Durante a chamada Era dos Festivais, concursos de música que passaram a ser realizados, a partir de meados dos anos 1960, Billy Blanco obteve boas colocações nos eventos com as suas canções “Rio do meu amor”, “Canto Chorado” e “Se a gente grande soubesse”.
Nos anos 1970, Billy Blanco compôs uma sinfonia denominada “Paulistana, retrato de uma cidade”.
Billy Blanco compôs, segundo sua própria estimativa, cerca de quatrocentas músicas (trezentas delas gravadas). Durante as duas últimas décadas do século passado e a primeira do corrente século, Billy Blanco manteve-se ativo, compondo, participando de shows e gravando discos, até praticamente a sua morte, em 2011.

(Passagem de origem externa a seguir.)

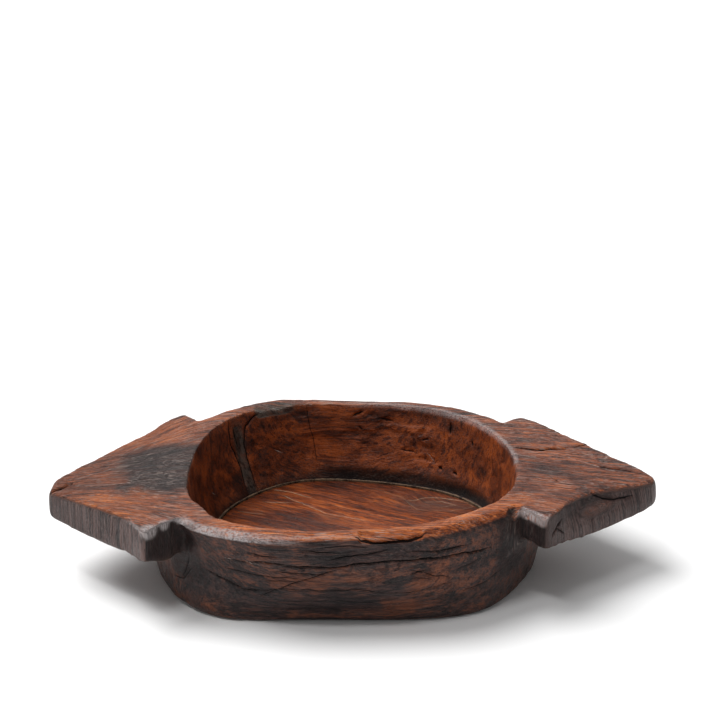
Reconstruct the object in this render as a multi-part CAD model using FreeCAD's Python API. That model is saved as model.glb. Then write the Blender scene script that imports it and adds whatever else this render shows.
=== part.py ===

Letrista admirável, uma das suas músicas que Billy Blanco mais gostava era “Se a gente grande soubesse” com a qual ele conquistou, em 1966, o quarto lugar no primeiro FIC – Festival Internacional da Canção, no Rio de Janeiro. No festival, a canção foi interpretada por Bilinho (filho de Billy, então com 9 anos) e o Quarteto em Cy. Aqui, a música é apresentada por Bilinho e três netas de Billy Blanco.
“Se a gente grande soubesse”
Se a gente grande soubesse
O que consegue a voz mansa
Como ela cai feito prece
E vira flor, num coração de criança.
Excelente artigo. Parabéns !
Aprecio estes textos que falam
de músicos e de músicas pra gente conhecer também recordar.São pesquisas riquissimas
A riqueza musical de Flávio Brito tem revelado pra todos nós muito da música universal em gênero popular ou clássico
As suas narrativas são sempre um deleite é um relicário de recordações do nosso cancioneiro.